Anyone who has played a video game understands the thrill of a video game: For that time of game play, you are transported into a different world, living a different life with different goals. People who enjoy reading say that they enjoy the imagination of books and the ability of a good book to transport you to a new realm, so why can the same not apply for video games? Video games have become an integral part of our society and in 2016, the majority of people under the age of 30 were too busy running around outside trying to catch Pokemon through the Pokemon Go mobile app game to even think about violence or crimes.

Furthermore, it could be seen as condescending that the government simply assumes that video game players are mindless beings who are easily influenced: An average person won’t go out and steal a car just because they played Grand Theft Auto. If someone wants to commit violence, the fact that they play video games is irrelevant. Research has shown that while video games can increase levels of aggression, it also stated that this can only be problematic in situations of already heightened aggression due to personality type, family life, social factors and other such factors. Due to this, if a person does feel the need to express their frustrations or their fetishes in a violent manner, surely allowing them to do so in a virtual manner is a better solution than having them attack someone in real life.
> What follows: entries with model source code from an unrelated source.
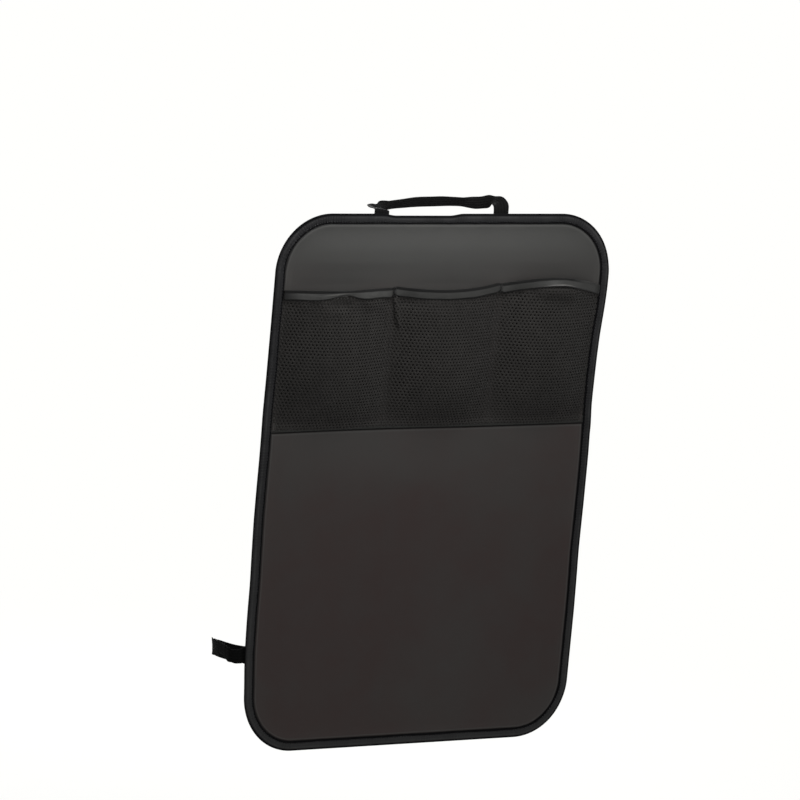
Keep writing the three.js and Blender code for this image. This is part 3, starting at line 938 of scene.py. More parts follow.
@dataclass(frozen=True)
class Hang:
    """How the sewn panel hangs a little out of true, with all that is sewn to it.

    The elastic draws the sides in at the pockets, the lower strap draws the left edge in below
    it, and the top edge dips between the ends of the top strap.

    Attributes:
        left: Heights and the shift of the left edge to the right there, in mm.
        right: The same for the right edge.
        dip: Middle, half width and depth of the top edge's dip, in mm.
        seam: Places across and the rise of the net's base seam there, in mm.
        top: The same for the top edge.
        low: How far the bottom edge hangs down, in mm.
    """

    left: Knots = (
        (-325, 7.2), (-278, 6.8), (-262, 6.4), (-248, 5.6), (-233, 4.4), (-219, 3.2), (-200, 2.2),
        (-160, 1.4), (-116, 1.5), (-87, 0.6), (-40, -0.4), (0, -0.2), (43, 0.3), (86, -0.3), (130, 0.4),
        (200, 0.9), (325, 1.1),
    )
    right: Knots = (
        (-325, 4.4), (-280, 3.4), (-212, 3.7), (-166, 3.9), (-121, 3.2), (-90, 2.4), (-30, 3.0), (30, 3.0),
        (60, 2.0), (90, 0.3), (120, 0.7), (150, 1.3), (180, 2.6), (195, 4.0), (210, 5.3), (224, 6.3),
        (247, 7.0), (284, 5.9), (325, 4.7),
    )
    dip: tuple[float, float, float] = (-33.0, 56.0, 2.3)
    seam: Knots = (
        (-212, 0), (-198, 0), (-170, 0.7), (-115, 1.7), (-60, 2.4), (50, 2.5), (132, 3.2), (187, 3.8),
        (222, 4.3),
    )
    top: Knots = ((-222, 0.7), (0, 1.1), (150, 1.7), (222, 1.9))
    low: float = 0.8

    def smooth(self, z: Array, knots: Knots) -> Array:
        """Read a list of heights and shifts, with its corners rounded over 36 mm."""
        level = np.arange(-420.0, 421.0, 4.0)
        weight = np.hanning(11)[1:-1]
        shift = np.interp(level, *np.array(knots).T)
        shift = np.convolve(np.pad(shift, 4, "edge"), weight / weight.sum(), "valid")
        return np.interp(z, level, shift)

    def settle(self, points: Array) -> Array:
        """Move points, (n, 3), in mm: sideways by the edges' shifts, which fade towards the middle
        as a smooth step and behind the panel from 12 to 70 mm, down by the dip, and up by the
        seam's rise times exp(-((z - 66) / 24)^2) and by the edges' as smooth steps of z."""
        x, y, z = points.T
        near = 1 - smoothstep(y, 12, 70)
        side = smoothstep(-x, 20, 222) * self.smooth(z, self.left)
        side = side + smoothstep(x, 20, 222) * self.smooth(z, self.right)
        middle, half, depth = self.dip
        dip = 1 - smoothstep(np.abs(x - middle), 0.65 * half, half)
        down = depth * dip * smoothstep(z, 312, 323) * near
        up = np.interp(x, *np.array(self.seam).T) * bells(z, ((66, 24, 1),))
        up = up + np.interp(x, *np.array(self.top).T) * smoothstep(z, 240, 318)
        up = up - self.low * smoothstep(-z, 270, 318)
        return np.stack([x + side * near, y, z - down + up * near], -1)


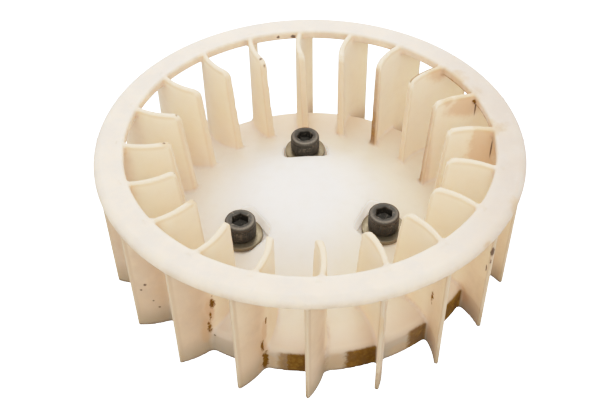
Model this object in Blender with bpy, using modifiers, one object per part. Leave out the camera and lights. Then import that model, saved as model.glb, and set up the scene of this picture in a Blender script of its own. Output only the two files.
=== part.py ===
"""Cooling-fan wheel of a small engine's magneto flywheel.

It is one nylon moulding with three cap screws on washers and a steel collar in each screw hole.

Metres, +Z up. The origin is on the spin axis, in the plane of the skirt's lower edge.
"""

from math import acos, atan2, cos, exp, pi, radians, sin, tau

import bmesh
import bpy
from mathutils import Matrix, Vector

MM = 0.001

# Ring, hub plate and skirt.
RING_OUTER_RADIUS = 67.0 * MM
RING_INNER_RADIUS = 57.7 * MM
RING_THICKNESS = 3.4 * MM
RING_OUTER_CORNER = 2.4 * MM
RING_INNER_CORNER = 0.8 * MM
WHEEL_HEIGHT = 45.2 * MM
SKIRT_RADIUS = 56.8 * MM
SKIRT_THICKNESS = 2.4 * MM
SKIRT_CORNER = 1.8 * MM
PLATE_THICKNESS = 2.6 * MM
DOME_TOP = 21.8 * MM
DOME_FOOT = 9.8 * MM
DOME_FOOT_RADIUS = 58.0 * MM
SHOULDER_HEIGHT = 1.4 * MM
SHOULDER_RADIUS = 19.0 * MM
SHOULDER_WIDTH = 9.0 * MM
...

Perhaps that is why video games are as popular as they are, because they allow people to experience different walks of life without any consequences of their actions: Most people wonder what it would feel like to commit crime but are stopped by the fear of getting caught and, most effectively, going to prison. Therefore they play these games to see what it could be like, without having to actually step into the real world to do so.

Final thoughts?

It is clear that while video games may possess aspects that people find offensive, it is also clear that there is a huge demand for games that allow people to experience things that they never would in everyday life. Government needs to keep this all in mind when deciding just how much ‘protection’ they need to give to its people, as to some members of society these video games may be the only release they get that doesn’t involve actual harm or violence to other people.